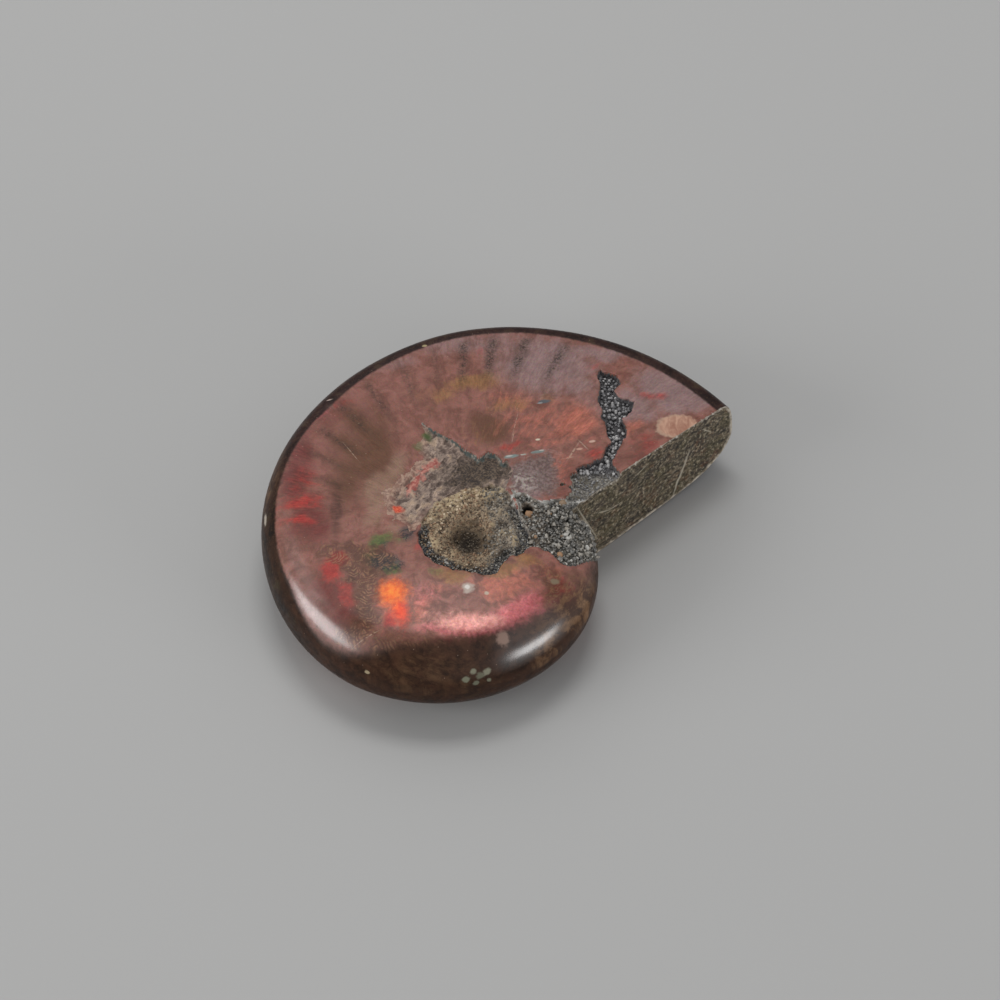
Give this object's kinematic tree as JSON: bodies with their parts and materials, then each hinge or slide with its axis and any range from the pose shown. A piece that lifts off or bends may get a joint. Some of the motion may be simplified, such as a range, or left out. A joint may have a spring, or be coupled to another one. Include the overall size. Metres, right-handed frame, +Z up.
{
  "type": "polished ammonite fossil",
  "caption": "Polished red ammonite fossil: one flat coil with rounded rims, a matrix-filled umbilicus, a crystal-filled crack and a flat saw cut at its mouth.",
  "frame": {"origin": "middle of the base: the centre of the box on the surface that the fossil lies on", "axes": "+Z up through the thickness; +X towards the sawn mouth's lip, along the longest side; +Y to the far side"},
  "size_m": [0.0318, 0.0284, 0.0074],
  "materials": {
    "polished_shell": "polished red-brown ammonite shell with play of colour",
    "matrix_and_crystals": "rough sandy matrix and small calcite crystals"
  },
  "bodies": {
    "root": {"ammonite": "polished_shell"}
  },
  "joints": []
}
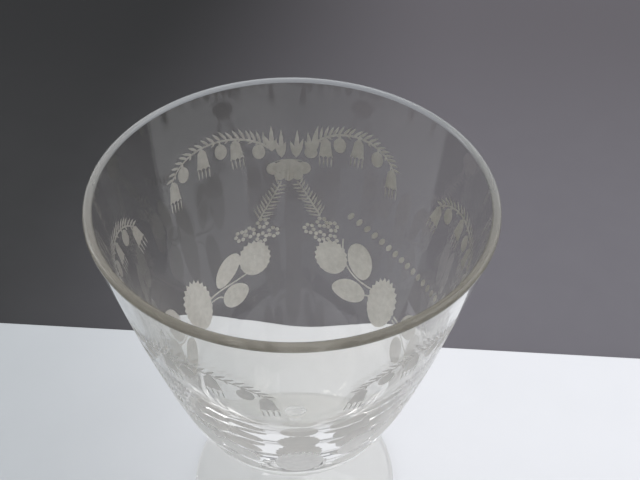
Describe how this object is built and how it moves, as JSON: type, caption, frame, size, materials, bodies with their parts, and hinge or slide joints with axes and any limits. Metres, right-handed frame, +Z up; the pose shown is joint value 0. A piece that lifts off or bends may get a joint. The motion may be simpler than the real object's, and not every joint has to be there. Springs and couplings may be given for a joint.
{
  "type": "stemmed goblet",
  "caption": "Clear glass drinking goblet: an open tapering bowl with rounded bottom, a slender stem and a round foot to stand on.",
  "frame": {"origin": "centre of the foot's resting plane", "axes": "+Z up along the stem, from the foot to the rim; +Y away from the picture's camera; +X to its right"},
  "size_m": [0.084, 0.084, 0.124],
  "materials": {
    "bowl_glass": "polished, with matte wheel-cut ornament",
    "stem_glass": "polished",
    "foot_glass": "polished"
  },
  "bodies": {
    "root": {"bowl": "bowl_glass", "stem": "stem_glass", "foot": "foot_glass"}
  },
  "joints": []
}
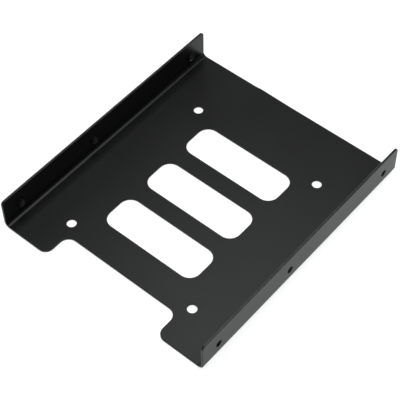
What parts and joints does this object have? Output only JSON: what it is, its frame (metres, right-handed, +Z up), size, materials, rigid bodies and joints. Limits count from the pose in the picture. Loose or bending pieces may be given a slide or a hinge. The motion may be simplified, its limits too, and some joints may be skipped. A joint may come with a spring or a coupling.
{
  "type": "drive bay adapter bracket",
  "caption": "Folded sheet-steel tray that holds a small drive on its plate and screws into a larger drive bay by its upturned flanges.",
  "frame": {"origin": "middle of the underside of the plate: half way across, and half way along", "axes": "+Y along the flanges, away from the cable notch; +X across the bracket; +Z up, the way the flanges stand"},
  "size_m": [0.101, 0.1197, 0.0147],
  "materials": {
    "black_powder_coat": "satin black powder coat with a fine even grain"
  },
  "bodies": {
    "root": {"bracket": "black_powder_coat"}
  },
  "joints": []
}
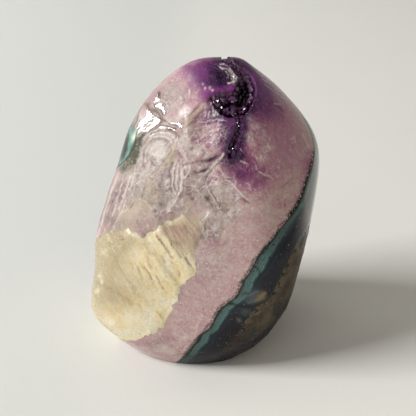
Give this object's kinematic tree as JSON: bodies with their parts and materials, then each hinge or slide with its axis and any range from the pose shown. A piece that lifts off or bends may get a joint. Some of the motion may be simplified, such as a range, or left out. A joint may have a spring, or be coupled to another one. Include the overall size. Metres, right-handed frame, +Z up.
::::::::::
Short task:
Filter out every line that lacks the word "picture", and copy the rest.

Response:
  "frame": {"origin": "centre of the foot's resting plane", "axes": "+Z up along the stem, from the foot to the rim; +Y away from the picture's camera; +X to its right"},
What parts and joints does this object have? Output only JSON: what it is, its frame (metres, right-handed, +Z up), size, materials, rigid bodies and joints. Limits count from the pose in the picture. Loose or bending pieces may be given a slide or a hinge. The motion may be simplified, its limits too, and some joints may be skipped. A joint may come with a spring or a coupling.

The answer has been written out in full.